In an even greater departure from traditional coffee shops, Current Crop also offers roasting classes, equipment and events. Classes cover all aspects of coffee bean roasting for all levels of experience, are kept small (limited to eight people) and cost $30 per session.

For those looking to hone their craft, the shop offers roasting equipment on site, along with everything a home roaster needs to get started.

For Puckett, getting started in the coffee biz stemmed from his own experience in roasting coffee at home.

“In 2017, I purchased Coffee Bean Corral, an e-commerce green coffee supply and home-roasting equipment business. I quickly learned that home roasted coffee is a niche market, but I had no idea how big the specialty coffee market is. I’ve learned to appreciate the quality and numerous varieties of specialty coffee.”

For Puckett and his staff of five full-time employees, developing a relationship with coffee farmers and the beans they grow is an essential part of the process of getting the best coffee to their consumers and in teaching the various aspects of the final coffee product.

“We have up to 80 various coffee beans from numerous growing regions available in our ‘Bean Library,’” he said. “These coffee beans are sourced from as many as 38 countries through direct relationships with farmers and specialty traders. The relationships at every step of the supply chain from the farmer, producer, trader, importer, exporter, buyer and supplier are very important. Each step provides unique knowledge that traces back to the farm itself. As a matter of fact, one of our farmers from Guatemala visited the store last week to cup (taste) coffees with us from this year’s crop.”

Like most agricultural products, coffee beans have a limited shelf life, so Current Crop keeps its supply stocked with fresh imports throughout the year.

“Each individual country has its own harvest season, so beans arrive at various times throughout the year,” said Puckett. “Generally, green coffee has around 15 months of freshness, give or take a couple of months. It depends on how long it rests at origin before it ships out. If it is given time to rest, its freshness can last longer.”

Two Current Crop team members, Catherine Mansell, “Certified Q-Grader” and director of products and programs, and store manager Ezra Remer lead classes and answer the many questions that customers and coffee-curious passersby may have.

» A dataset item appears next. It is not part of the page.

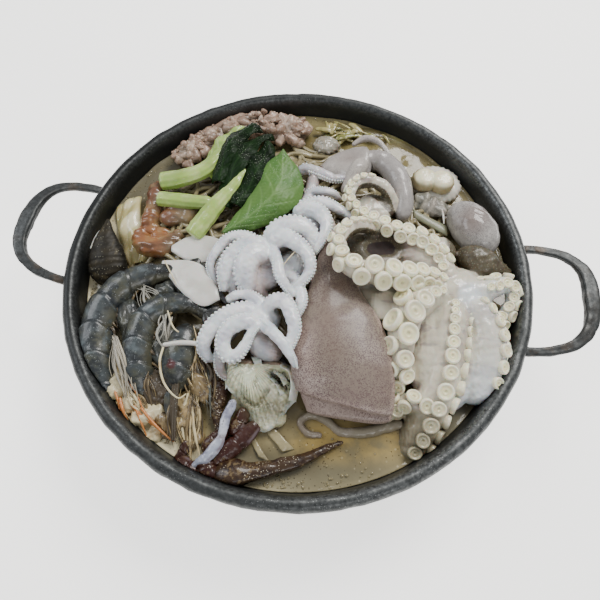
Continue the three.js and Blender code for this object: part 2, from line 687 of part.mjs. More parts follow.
const mincedMeat = heapAlong(
  [[-126, 88, 58], [-110, 109, 60], [-91, 131, 60], [-66, 142, 60], [-38, 140, 60], [-15, 135, 58]],
  [8, 10, 11, 12, 13, 11, 8],
  { count: 8, sizes: [10, 12.5], seed: 11, core: { sides: 7, rows: 6 } },
);

const backGreens = heapAlong(
  [[0, 139, 57], [25, 152, 57], [55, 155, 57], [82, 146, 57], [103, 130, 56]],
  [8, 9, 9, 9, 7],
  { count: 5, sizes: [8, 10], seed: 23, core: { squash: 0.7, sides: 6, rows: 6 } },
);

// ---------- colours ----------

const COLOURS = {
  iron: ['#3b3d3d', 0.45, 0.7],
  soup: ['#a59a6e', 0.15, 0],
  noodle: ['#cfc7a8', 0.4, 0],
  octopus: ['#d9d6c4', 0.35, 0],
  baby: ['#dcdde2', 0.35, 0],
  squid: ['#9a8884', 0.3, 0],
  paleSquid: ['#9d9794', 0.3, 0],
  prawn: ['#4c545c', 0.25, 0],
  crabFlesh: ['#c9c6a9', 0.35, 0],
  crabShell: ['#5e4632', 0.35, 0],
  palePearl: ['#b9c1cf', 0.3, 0],
  leafDark: ['#24401c', 0.45, 0],
  leafPale: ['#5c8a3c', 0.45, 0],
  stem: ['#a9c26a', 0.4, 0],
  white: ['#dcd9cf', 0.4, 0],
  cream: ['#d8cf9e', 0.35, 0],
  orange: ['#93552f', 0.3, 0],
  meat: ['#a08876', 0.5, 0],
  mussel: ['#2f2a20', 0.3, 0],
};

// ---------- putting it together ----------

const part = new THREE.Group();
const placed = [];

function add(name, colour, geometry) {
  const [color, roughness, metalness] = COLOURS[colour];
  const mesh = new THREE.Mesh(geometry, new THREE.MeshStandardMaterial({ color, roughness, metalness }));
  mesh.name = name;
  part.add(mesh);
}

function boxOf(made) {
  return new THREE.Box3().setFromArray(made.getMesh().vertProperties);
}

// A solid cut clear of the pieces in a list.
function clearOf(body, others) {
  const box = boxOf(body);
  const near = others.filter((other) => other.box.intersectsBox(box));
  return near.reduce((left, other) => left.subtract(other.grown), body);
}

// Cuts a piece clear of all the pieces placed before it and of the pot, and keeps its own room clear.
// The soup and the later pieces are cut round it. The result is the piece as a solid.
function settle(make, depth = SINK) {
  const body = clearOf(make(0).intersect(inside(SOUP_LEVEL - depth, GAP)), placed);
  const grown = make(GAP).intersect(inside(SOUP_LEVEL - depth - GAP, 0));
  placed.push({ grown, box: boxOf(grown) });
  return body;
}

function settled(name, colour, make) {
  add(name, colour, largestShell(settle(make)));
}

// A small piece lies on the soup instead of dipping into it.
function afloat(name, colour, make) {
  add(name, colour, largestShell(settle(make, -GAP)));
}

const pot = turned(potProfile(), POT_SIDES);
add('pot_body', 'iron', largestShell(pot));
const potShadow = turned([
  [0, 0],
  [INNER_RADIUS + WALL_THICKNESS + GAP, 0],
  [INNER_RADIUS + WALL_THICKNESS + GAP, POT_HEIGHT - 14 - GAP],
  [RIM_RADIUS - 1 + GAP, POT_HEIGHT - 10 - GAP],
  [RIM_RADIUS + GAP, POT_HEIGHT],
  [0, POT_HEIGHT],
], POT_SIDES);
for (const [name, side] of [['handle_left', -1], ['handle_right', 1]]) {
  add(name, 'iron', largestShell(handle(side)().subtract(potShadow)));
}

settled('noodle_bed', 'noodle', noodleBed);
const octopus = settle(octopusBody);
const octopusRoom = placed.at(-1);
settled('baby_octopus_upper', 'baby', babyOctopus(UPPER_BABY_ARMS, UPPER_BABY_BODY));
settled('baby_octopus_lower', 'baby', babyOctopus(LOWER_BABY_ARMS, LOWER_BABY_BODY));
settled('squid_mantle', 'squid', mantle);
settled('leaf_pale', 'leafPale', paleLeaf);
settled('leaf_dark', 'leafDark', darkLeaf);
settled('leaf_rear', 'stem', rearLeaf);
settled('stalk', 'stem', stalk);
settled('slice_lower', 'white', SLICES.slice_lower);
settled('slice_upper', 'white', SLICES.slice_upper);
settled('octopus_head', 'paleSquid', octopusHead);
settled('squid_small', 'paleSquid', smallSquid);
settled('scallop', 'cream', SCALLOP.meat);
settled('scallop_shell', 'white', SCALLOP.shell);
afloat('scallop_skirt', 'paleSquid', SCALLOP.skirt);
settled('green_strip', 'stem', greenStrip);
settled('sprout', 'white', bodyAlong(SPROUT_ROUTE, [1.6, 1.8, 1.6], { sides: 5, rows: 5 }));
settled('prawn_inner', 'prawn', innerPrawn);
settled('prawn_short', 'prawn', shortPrawn);
settled('prawn_outer', 'prawn', outerPrawn);
afloat('crab_claw', 'crabShell', crabClaw);
for (const [name, { route, radii }] of Object.entries(CRAB_LEGS)) {
  const colour = name === 'crab_leg_pale' ? 'palePearl' : 'crabShell';
  afloat(name, colour, bodyAlong(route, radii, { sides: 6, rows: 5 }));
}
settled('crab_body', 'crabFlesh', crabBody);
settled('mussel', 'mussel', musselShell);
for (const [name, make] of Object.entries(SEA_SQUIRTS)) settled(name, 'orange', make);
settled('cabbage_piece', 'cream', cabbagePiece);
settled('minced_meat', 'meat', mincedMeat);
afloat('oyster', 'paleSquid', oyster);
settled('back_greens', 'cream', backGreens);
afloat('tentacle', 'paleSquid', tentacle);
for (const [name, make] of Object.entries(FLAT_NOODLES)) afloat(name, 'noodle', make);

// The octopus's suckers come last: each one that meets another piece is cut back from it.
const cups = clearOf(join(octopusSuckers()).intersect(inside(SOUP_LEVEL + GAP, GAP)),
  placed.filter((other) => other !== octopusRoom));
add('octopus', 'octopus', largestShell(octopus.add(cups)));

// The soup fills the pot up to its level, round everything that dips into it.
let soup = turned([
  [0, FLOOR_THICKNESS + GAP],
  [BASE_RADIUS - 2 - GAP, FLOOR_THICKNESS + GAP],
  [BASE_RADIUS + 9 - GAP, 12],
  [wallRadius(SOUP_LEVEL) - GAP, SOUP_LEVEL],
  [0, SOUP_LEVEL],
], POT_SIDES);
for (const { grown } of placed) {
  soup = soup.subtract(grown);
}
add('soup', 'soup', largestShell(soup));

export default part;
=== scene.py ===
"""A cast-iron hot pot of seafood noodle soup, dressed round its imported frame.

Lengths are millimetres until a mesh is made, and the routes lie in the frame of the solids.
+X runs to the right handle and +Y to the back of the pot.
"""
import math

import bpy
import numpy as np
from mathutils import Matrix, Vector


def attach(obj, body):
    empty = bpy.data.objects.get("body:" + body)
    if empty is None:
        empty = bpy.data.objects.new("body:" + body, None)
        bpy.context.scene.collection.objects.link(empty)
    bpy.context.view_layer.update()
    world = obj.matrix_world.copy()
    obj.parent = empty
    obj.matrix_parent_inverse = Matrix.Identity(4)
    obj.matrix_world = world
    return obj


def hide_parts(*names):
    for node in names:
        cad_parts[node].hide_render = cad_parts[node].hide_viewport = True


bl_info = {
    "name": "Seafood Noodle Soup in a Hot Pot",
    "version": (1, 0, 0),
    "blender": (4, 5, 0),
    "location": "View3D > Sidebar > Hot Pot",
    "description": "Pot, broth and seafood of a noodle soup, with their finishes, light and camera",
    "category": "Object",
}

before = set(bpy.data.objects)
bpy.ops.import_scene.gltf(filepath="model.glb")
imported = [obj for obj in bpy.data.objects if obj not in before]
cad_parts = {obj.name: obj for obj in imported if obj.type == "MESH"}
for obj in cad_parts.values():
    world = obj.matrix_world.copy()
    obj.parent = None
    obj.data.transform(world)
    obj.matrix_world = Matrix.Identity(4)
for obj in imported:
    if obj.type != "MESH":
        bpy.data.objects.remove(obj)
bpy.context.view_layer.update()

MM = 0.001
UP = np.array([0.0, 0.0, 1.0])

RIM_RADIUS = 180.0
POT_HEIGHT = 75.0
BASE_RADIUS = 152.0
INNER_RADIUS = 169.0
FLOOR = 4.0
SOUP_LEVEL = 56.0
SOUP_RADIUS = 166.9
BED_CENTRE = np.array([-5.0, 15.0])
BED_HALF = np.array([140.0, 120.0])
BED_HEIGHT = 17.0
# The wall leans out from its foot, by so much for every millimetre up.
WALL_FOOT = 12.0
WALL_LEAN = 0.14
# The solids' heights are read on a grid, and what lies up to a crevice's depth below them gets painted shade,
# tinted like broth.
HEIGHT_STEP = 2.0
HEIGHT_REACH = 184.0
HEIGHT_BLUR = 2.6
RAY_START = 300.0
CREVICE_DEPTH = 9.0


# ---------- shapes ----------


class Shape:
    """Points in millimetres, their faces, and named values for every point."""

    def __init__(self, points, quads=(), tris=(), **fields):
        self.points = np.asarray(points, float).reshape(-1, 3)
        self.quads = np.asarray(quads, int).reshape(-1, 4)
        self.tris = np.asarray(tris, int).reshape(-1, 3)
        self.fields = {}
        self.mark(**fields)

    def mark(self, **fields):
        for name, values in fields.items():
            self.fields[name] = np.ones(len(self.points)) * np.asarray(values, float).reshape(-1)
        return self

    def moved(self, offset):
        self.points = self.points + offset
        return self

    def pushed(self, amount):
        """Every point moves along its normal by amount."""
        self.points = self.points + self.normals() * np.asarray(amount).reshape(-1, 1)
        return self

    def welded(self):
        """Joins points that coincide, and drops the faces that this closes up."""
        _, kept, home = np.unique(self.points.round(4), axis=0, return_index=True, return_inverse=True)
        quads, tris = home.reshape(-1)[self.quads], home.reshape(-1)[self.tris]
        flat = [[a for k, a in enumerate(face) if a != face[k - 1]] for face in quads.tolist()]
        corners = [[face for face in flat if len(face) == count] for count in (3, 4)]
        fields = {name: values[kept] for name, values in self.fields.items()}
        return Shape(self.points[kept], corners[1], [*tris.tolist(), *corners[0]], **fields)

    def outward(self):
        """Turns the faces of one closed shape outward."""
        a, b, c, d = (self.points[self.quads[:, k]] for k in range(4))
        volume = (np.cross(a, b) * c).sum() + (np.cross(a, c) * d).sum()
        if volume < 0:
            self.quads = self.quads[:, ::-1]
            self.tris = self.tris[:, ::-1]
        return self

    def normals(self):
        total = np.zeros_like(self.points)
        for faces in (self.quads, self.tris):
            if len(faces):
                a, b, c = (self.points[faces[:, k]] for k in (0, 1, 2))
                d = self.points[faces[:, -1]]
                flat = np.cross(c - a, d - b) if faces.shape[1] == 4 else np.cross(b - a, c - a)
                for k in range(faces.shape[1]):
                    np.add.at(total, faces[:, k], flat)
        return unit(total)


def join(shapes):
    shapes = list(shapes)
    names = {name for shape in shapes for name in shape.fields}
    starts = np.cumsum([0] + [len(shape.points) for shape in shapes])
    whole = Shape(
        np.vstack([shape.points for shape in shapes]),
        np.vstack([shape.quads + start for shape, start in zip(shapes, starts)]),
        np.vstack([shape.tris + start for shape, start in zip(shapes, starts)]),
    )
    for name in names:
        parts = [shape.fields.get(name, np.zeros(len(shape.points))) for shape in shapes]
        whole.fields[name] = np.concatenate(parts)
    return whole


def unit(vectors):
    length = np.linalg.norm(vectors, axis=-1, keepdims=True)
    return vectors / np.maximum(length, 1e-9)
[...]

“People are surprised at how easy and quick roasting a batch a coffee is,” said Puckett. “Numerous local customers have experimented with different roast levels with the same bean and found new appreciations and enjoyable flavors. Tourists come in wanting to know if we have chicory to add to their coffee back home. And yes, we do have ground roasted chicory for those that want to experience true New Orleans flavor.”

In addition to introductory classes on home roasting and cupping (tasting) as well as custom private classes, Current Crop is planning to host classes focused on New Orleans’ rich coffee history.

“Starting this summer 2023, we will be offering new classes including an intermediate roasting class, intermediate cupping class, coffee cocktails and coffee and dessert pairing classes, with many more to come. We will present industry experts, farmers and other members of the supply chain to teach classes specific to their areas of expertise. We also look forward to hosting garden clubs, book clubs, corporate events, and working with hotels for tourist events.”



Did you know? According to the Louisiana State Museum: “In the 19th century, the port of New Orleans grew from a colonial supply depot into the second largest port in the country and the fourth largest in the world during the 1840s. Sometime during the eighteenth century, New Orleans received its first shipments of green coffee from Cuba and other Caribbean Islands. As the city grew and commerce expanded, more coffee arrived from the Caribbean and South America until the port had become the second largest importer of coffee in the United States after New York by the 1840s. Today, New Orleans is the number one coffee port in the country. Around 241,000 tons of green coffee or 27.8 percent of the coffee that entered the United States in 1995 came into New Orleans. Beans are shipped here in large containers from thirty-one coffee-producing countries. This coffee is shipped out to large bulk roasters and smaller specialty roasters around the world.”